Despite the fact that we already have extensive anti-avoidance legislation which targets offshore matters – such as transfer pricing (TP), the diverted profits tax (DPT) and (my personal favourite) the transfer of assets abroad (TOAA) rules – HMRC is still of the opinion that our law needs to be tightened.

Specifically, HMRC is worried about arrangements that effectively divert (or ‘fragment’) profits from UK business activity to offshore entities, thereby leading to lower tax in the UK. It seems these measures are targeted at high earning individuals, such as asset managers, management consultants, entertainers and professionals such as architects. This list is by no means exhaustive.

The proposals:

  1. Targeted legislation will be introduced which will identify ‘alienated profits’ of an UK resident (A) which end up in an entity (Z) which pays ‘significantly less tax’ than in the UK. If A, or someone connected with A, has the ‘power to enjoy’ those profits then they are taxed as if they were received in the UK.

  2. Taxpayers who enter into arrangements that are potentially caught by the new rules will have an obligation to inform HMRC of the fact on or before the deadline for the tax return for the relevant period.

  3. HMRC will have the right to send a charging notice that will demand payment of the alleged underpaid tax within (probably) 30 days.

Comment

HMRC justifies the new legislation on the basis that the current law is inadequate. This appears unconvincing, given the breadth of the existing offshore anti-avoidance rules. Whilst I accept that both the DPT and TP rules do not catch small and medium sized enterprises, the TOAA rules do. It is also particularly unhelpful to introduce another ‘power to enjoy’ concept when the one in the TOAA rules is both extant and extremely widely drawn. This kind of doubling up will only cause confusion amongst taxpayers and their advisors.

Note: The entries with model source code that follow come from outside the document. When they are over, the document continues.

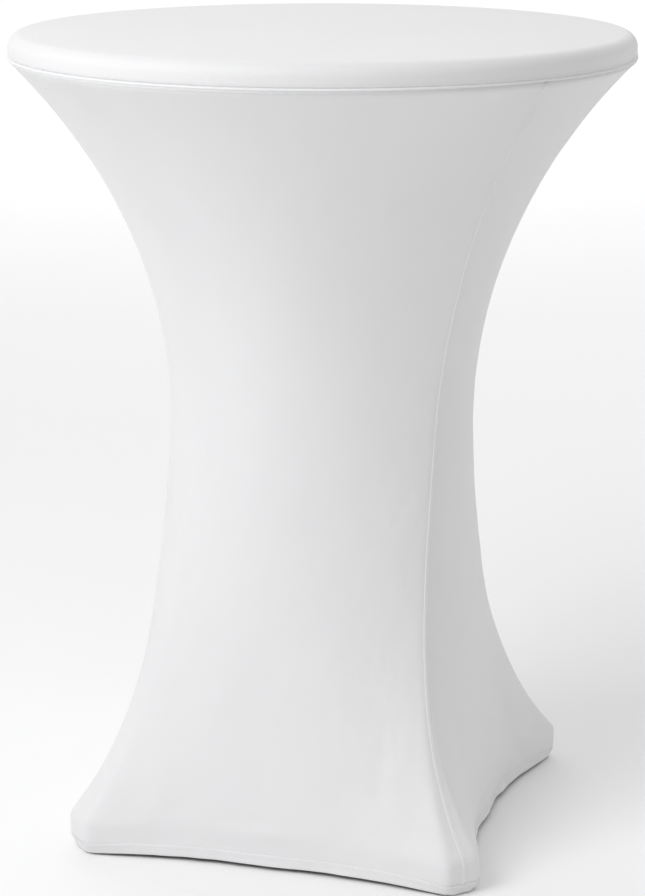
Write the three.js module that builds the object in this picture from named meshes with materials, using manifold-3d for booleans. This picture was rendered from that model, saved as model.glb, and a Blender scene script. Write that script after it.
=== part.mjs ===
// Stretch cover on a round bar table.
//
// A white elastic cover is pulled over a pedestal table: a round top panel, a skirt of two halves
// joined by a seam above two opposite feet, a hem along each half, and a sewn pocket that each
// foot stands in. Inside is the table that shapes it: a board on a steel cross, a column held by
// a tie rod, two base plates with four arms, and a levelling glide under each arm.
//
// Millimetres, +Z up. The origin is on the floor, on the column's axis. The arms lie on the
// diagonals, so the side between two feet faces -Y.

import * as THREE from 'three';
import { mergeVertices } from 'three/addons/utils/BufferGeometryUtils.js';
import Module from 'manifold-3d';

const wasm = await Module();
wasm.setup();

// ---------------------------------------------------------------- driving sizes

const boardDiameter = 836;      // wooden top with its edge band
const boardThickness = 28;
const tableHeight = 1098;       // floor to the board's upper face
const edgeBandThickness = 19;   // moulded safety edge
const edgeRadius = 16;          // its rounding, no more than its thickness

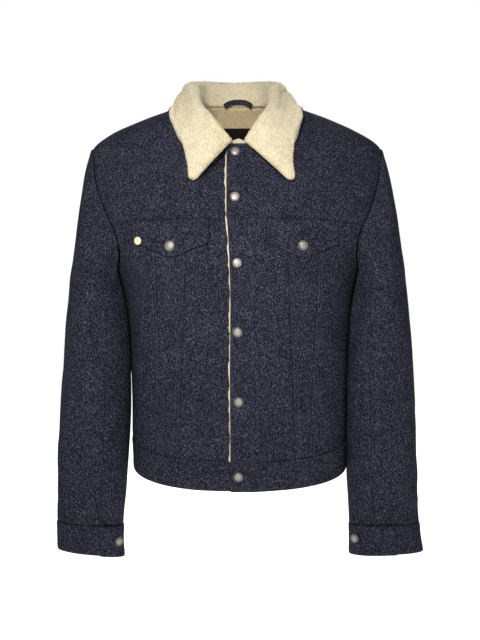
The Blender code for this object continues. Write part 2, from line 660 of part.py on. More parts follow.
def cuff_surface(side, angle, part):
    """Places on the cuff's body; part is 0 at its seam and 1 at its end."""
    c = np.cos(np.radians(angle))
    top = CUFF_SEAM + CUFF_TILT[side] / 2 * c
    end = CUFF_END + CUFF_TILT[side] * c
    return sleeve_section(side, angle, top + part * (end - top))


def cuff(side, word):
    """A band round the sleeve's end; its upper end lies on its lower one."""
    angle = CUFF_EDGE[side] + np.linspace(0, 360 + CUFF_LAP, 25)[:, None]
    part = np.array([0.0, 0.5, 1.0])[None]
    points = cuff_surface(side, angle, part)
    ahead, behind = cuff_surface(side, angle + 2, part), cuff_surface(side, angle - 2, part)
    normals = unit(np.cross(ahead - behind, np.gradient(points, axis=1)))
    points = points + cuff_rise(side, angle, part)[..., None] * normals
    strip(f"cuff_{word}", points, normals, side, BAND, denim())


def cuff_rise(side, angle, part):
    """How far the cuff stands off the sleeve's surface: more where its upper end lies on its lower one, and
    falling faster beside its seam, at part 0, than at its free edge, at part 1."""
    fade = CUFF_FADE[0] + (CUFF_FADE[1] - CUFF_FADE[0]) * part
    return CUFF_PROUD + CUFF_LAP_RISE * (1 - ramp(angle - CUFF_EDGE[side], CUFF_LAP, CUFF_LAP + fade))


# ---------------------------------------------------------------- collar

def collar_paths():
    """Visible face of the collar: columns from the right front round the back to the left front, rows from the
    neck seam up the stand, round the roll and down the fall."""
    stations = np.linspace(0, 1, len(COLLAR["turn"]))
    at = np.linspace(0, 1, COLLAR_COLUMNS + 1)
    sizes = {name: smooth(at, stations, values) for name, values in COLLAR.items()}
    edge = {name: smooth(at, COLLAR_EDGE["at"], values) for name, values in COLLAR_EDGE.items()}
    seam = body_point(sizes["turn"], neck_height(sizes["turn"]))
    roll = np.stack([sizes["roll_x"], sizes["roll_y"], sizes["roll_z"]], axis=-1)
    thick = np.minimum(COLLAR_PILE, sizes["radius"] - ROLL_CORE)
    lift = (thick + SEAM + UNDER_COLLAR + edge["clear"])[:, None]
    hem = body_point(edge["turn"], edge["z"])
    hem = hem + lift * body_normal(edge["turn"], edge["z"])
    radius = sizes["radius"][:, None]
    along = np.gradient(roll, axis=0)
    along[-1] = (-1, 0, 0)
    up = np.array([0.0, 0.0, 1.0])
    out = unit(np.cross(up, along) * -1)
    rise = unit(np.cross(along, out) * -1)
    rise *= np.sign(rise[:, 2:])
    centre = roll - radius * rise
    rows = []
    inside = centre - radius * out
    foot = seam - COLLAR_INSIDE * ramp(at, 0, 0.3)[:, None] * out
    lean = unit(inside - foot)
    sink = thick * np.maximum(0, np.sum(lean * out, axis=-1))
    rise_front, rise_back = COLLAR_FOOT
    foot = foot + (rise_front + (rise_back - rise_front) * ramp(at, 0.4, 0.7) + sink)[:, None] * up
    for s in COLLAR_STAND:
        rows.append(foot + s * (inside - foot))
    for angle in COLLAR_ROLL:
        a = np.radians(angle)
        rows.append(centre - radius * (np.cos(a) * out - np.sin(a) * rise))
    outside = centre + radius * out
    bulge = (COLLAR_BULGE[1] + (COLLAR_BULGE[0] - COLLAR_BULGE[1]) * (1 - ramp(at, 0, 0.62)))[:, None]
    for s in np.linspace(0, 1, COLLAR_FALL):
        rows.append(outside + s * (hem - outside) + bulge * np.sin(np.pi * s) * out)
    half = np.stack(rows, axis=1)
    mirrored = half * (-1, 1, 1)
    both = np.concatenate([mirrored, half[-2::-1]])
    both[..., 0] += smooth(both[..., 2], COLLAR_LEAN["z"], COLLAR_LEAN["x"])
    return both, np.concatenate([thick, thick[-2::-1]])


def sheet_normals(points):
    """Normals of an open grid, from the differences along its columns and rows."""
    return unit(np.cross(np.gradient(points, axis=0), np.gradient(points, axis=1)))


def collar():
    """Upper collar of pile, and the under collar of shell cloth beneath its fall."""
    points, thick = collar_paths()
    normals = sheet_normals(points)
    inner = points - thick[:, None, None] * normals
    below = slice(UNDER_COLLAR_INSET, -UNDER_COLLAR_INSET), slice(FALL_ROW, None)
    under = (inner - SEAM * normals)[below]
    points[:, -1] -= COLLAR_ROUND * normals[:, -1]
    wall("upper_collar", points, inner, sherpa())
    wall("under_collar", under, under - UNDER_COLLAR * normals[below], denim())


# ---------------------------------------------------------------- flaps and hardware

def flap(side, word):
    """Pocket flap from the yoke seam down to its point, lying on the panels."""
    corners = np.array(FLAPS[side], float)
    x = np.concatenate([np.linspace(corners[0, 0], corners[1, 0], 4), np.linspace(corners[1, 0], corners[2, 0], 4)[1:]])
    low_z = np.interp(side * x, side * corners[:, 0], corners[:, 1])
    top_z = yoke_height(x) - 0.5
    part = np.linspace(0, 1, 4)[None]
    z = low_z[:, None] + part * (top_z - low_z)[:, None]
    grid = places(turn_at_x(x[:, None] + 0 * z, z), z)
    rise = lap_rise(1)
    body_wall(f"pocket_flap_{word}", outward(grid, side), FLAP, denim(),
              lambda points: rise(points) * (side > 0) + FLAP + FLAP_GAP, gap=0.0)


def button(name, place, normal, size, finish):
    """A domed cap: a profile turned about its axis, its foot at the place given."""
    radius, height = size
    mesh = bpy.data.meshes.new(name)
    points = [(r * radius * MM, 0.0, h * height * MM) for r, h in CAP]
    mesh.from_pydata(points, [(i, i + 1) for i in range(len(points) - 1)], [])
    piece = bpy.data.objects.new(name, mesh)
    bpy.data.collections[GARMENT].objects.link(piece)
    screw = piece.modifiers.new("Turned", "SCREW")
    screw.steps = screw.render_steps = CAP_STEPS
    screw.use_merge_vertices = True
    screw.merge_threshold = 0.00001
    screw.use_normal_calculate = True
    mesh.materials.append(finish)
    piece.location = [float(v) * MM for v in place]
    piece.rotation_mode = "QUATERNION"
    piece.rotation_quaternion = Vector(normal).to_track_quat("Z", "Y")
    return piece


def on_front(x, z, outside):
    """A place this far outside the front's surface, and the normal there."""
    turn = turn_at_x(np.array(x, float), np.array(z, float))
    normal = body_normal(turn, np.array(z, float))
    return body_point(turn, np.array(z, float)) + outside * normal, normal


def hardware():
    pewter = material("aged_pewter", (0.16, 0.14, 0.12), 0.38, 1.0)
    pale = material("pale_brass", (0.85, 0.82, 0.55), 0.3, 1.0)
    for number, (x, z) in enumerate(FRONT_SNAPS, 1):
        button(f"front_snap_{number}", *on_front(x, z, LAP_RISE + SEAM), SNAP, pewter)
    button("front_snap_6", *on_front(*BAND_SNAP, BAND_PROUD + BAND_LAP_RISE + SEAM), SNAP, pewter)
    on_flap = FLAP + FLAP_GAP + SEAM
    for side, word in ((1, "left"), (-1, "right")):
        button(f"flap_snap_{word}", *on_front(*FLAP_SNAPS[side], on_flap), FLAP_SNAP, pewter)
        cuff_snap(side, word, pewter)
    button("flap_rivet", *on_front(*RIVET_PLACE, on_flap), RIVET, pale)


def cuff_snap(side, word, finish):
    """Snap on the cuff's upper end, where its x and height say."""
    x, z = CUFF_SNAPS[side]
    angles = np.linspace(*CUFF_SNAP_SEARCH)
    part = (z - CUFF_SEAM) / (CUFF_END - CUFF_SEAM)
    choices = cuff_surface(side, angles, part)
    angle = angles[np.argmin(np.abs(choices[:, 0] - abs(x)))]
    place = cuff_surface(side, angle, part)
    around = cuff_surface(side, angle + 2, part) - cuff_surface(side, angle - 2, part)
    down = cuff_surface(side, angle, part + 0.1) - cuff_surface(side, angle, part - 0.1)
    normal = unit(np.cross(around, down))
    place = place + (cuff_rise(side, angle, part) + CUFF_SNAP_GAP[side]) * normal
    flip = np.array([side, 1, 1])
    button(f"cuff_snap_{word}", place * flip, normal * flip, SNAP, finish)


def neck_details():
    """Hanger loop and blank label inside the back of the neck."""
    inside = -SHELL - LINING_GAP - PILE - LABEL["off"]
    x, z = np.meshgrid(np.linspace(*LABEL["x"], 7), np.linspace(*LABEL["z"], 4), indexing="ij")
    label = material("dark_label", (0.02, 0.008, 0.006), 0.7)
    body_wall("neck_label", places(turn_at_x(x, z, back=True), z), LABEL["thick"], label, inside, gap=0.0)
    s = np.linspace(-1, 1, 11)
    seam = body_point(np.array(180.0), neck_height(180.0))
    x = LOOP["half_span"] * s + LOOP["x"]
    y = seam[1] - LOOP["off"] - x ** 2 / 120
    middle = np.stack([x, y, LOOP["foot"] + LOOP["rise"] * np.sqrt(1 - 0.98 * s * s)], axis=-1)
    lean = 0.55 * s
    across = np.stack([lean, 0 * s, np.sqrt(1 - lean ** 2)], -1) * LOOP["width"] / 2
    outer = np.stack([middle - across, middle + across], axis=1)
    wall("hanger_loop", outer, outer + (0, LOOP["depth"], 0), denim())


def main():
    for old in list(bpy.data.objects):
        bpy.data.objects.remove(old)
    collection = bpy.data.collections.get(GARMENT) or bpy.data.collections.new(GARMENT)
    if collection.name not in bpy.context.scene.collection.children:
        bpy.context.scene.collection.children.link(collection)
    low_left = front(1, "left")
    low_right = front(-1, "right")
    low_back = back()
    waistband(joined(low_left, low_back, low_right[::-1] + (360, 0)))
    for side, word in ((1, "left"), (-1, "right")):
        sleeve(side, word)
        flap(side, word)
    collar()
    neck_details()
    hardware()


main()
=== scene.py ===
"""Sherpa lined jacket: fine cloth, pile, stitching and snaps over the jacket's solids.

Lengths in the tables are millimetres; a mesh gets metres. X runs to the wearer's left, the front faces -Y.
The body is one surface of stacked rounded rings. A place on it is (turn, z): turn is in degrees round
from the centre front, 90 at the left side seam and 180 at the centre back. Every piece is a grid on such
a surface.
"""

import functools

import bpy
import numpy as np
from bpy.props import FloatProperty, FloatVectorProperty, IntProperty, PointerProperty
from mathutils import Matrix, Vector


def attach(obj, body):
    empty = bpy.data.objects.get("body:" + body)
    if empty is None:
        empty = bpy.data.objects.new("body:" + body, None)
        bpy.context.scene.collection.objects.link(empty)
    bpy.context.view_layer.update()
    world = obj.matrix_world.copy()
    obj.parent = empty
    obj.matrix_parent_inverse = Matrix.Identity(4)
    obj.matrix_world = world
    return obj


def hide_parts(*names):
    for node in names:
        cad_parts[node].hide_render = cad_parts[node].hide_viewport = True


bl_info = {
    "name": "Sherpa lined jacket",
    "version": (1, 0, 0),
    "blender": (4, 5, 0),
    "location": "View3D > Sidebar > Jacket",
    "description": "Makes a snap-front jacket of flecked cloth with a pile collar and lining",
    "category": "Add Mesh",
}

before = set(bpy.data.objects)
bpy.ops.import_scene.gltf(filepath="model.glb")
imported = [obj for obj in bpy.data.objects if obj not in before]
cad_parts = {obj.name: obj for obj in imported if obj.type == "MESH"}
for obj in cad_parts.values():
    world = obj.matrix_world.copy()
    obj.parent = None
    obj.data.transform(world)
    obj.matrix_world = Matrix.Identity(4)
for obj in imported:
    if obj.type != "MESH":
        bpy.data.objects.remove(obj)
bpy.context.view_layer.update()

MM = 0.001
FINE = 6               # fine steps for each row and column of the plain solids' grids
SIDES = ((1, "left"), (-1, "right"))
ROUND = (360, 0)       # the same place, once round the body

# Walls and gaps
SHELL, BAND, FLAP, PILE, COLLAR_PILE = 2.0, 3.4, 2.6, 5.5, 9.0
SEAM, LINING_GAP, LAP_GAP, FLAP_GAP = 0.3, 0.8, 1.0, 0.6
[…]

It also seems that the author of this consultation has completely forgotten about the GAAR – it is not mentioned once. Given that the GAAR already gives HMRC the power to counteract ‘abusive’ arrangements - if HMRC thinks that profit fragmentation of the kind described in the consultation is abusive then why doesn’t it use its powers under the GAAR? What is the need for yet more overlapping legislation?

The notification requirements are also troublesome as they put the onus on the taxpayer to notify HMRC if a particular arrangement falls within the new rules. But how is the taxpayer, or his/her advisor supposed to know? The rules are likely to be very widely drawn and could potentially catch anyone who trades or provides services offshore.

Finally, and most significantly, the new advance payment provisions give HMRC hitherto unprecedented powers to demand money from the taxpayer. Under the existing accelerated payment notice (APN) provisions, HMRC has at least to show that the taxpayer’s arrangement is substantially the same as one that has been defeated in the courts. No such protection here – all it takes is for HMRC to have ‘reason to believe’ an arrangement is caught, in which case a preliminary notice is sent to the taxpayer. You will then have 30 days to persuade HMRC you are not caught and, if HMRC remains unconvinced, you will then have to make the advance payment, probably within another 30 days.

This means that HMRC acting alone, without the authority of the GAAR advisory panel, a tribunal or a court, will have the power to decide whether an arrangement falls within a very widely drawn anti-avoidance rule and demand payment of the alleged understatement of tax within, effectively, 60 days of notification.

Conclusion

I am not convinced by HMRC’s claim that this new law is necessary. We are already staggering under the weight of existing targeted anti-avoidance rules, not to mention the GAAR.

If enacted, the proposals will drive a coach and horses through the normal file and pay deadlines under our self-assessment regime, thereby undermining the protections in the Taxes Management Act.

Finally, the lack of judicial oversight of HMRC’s powers to demand payment of disputed tax is a worrying erosion of taxpayers’ rights.

These proposals are indeed a step too far and should be scrapped.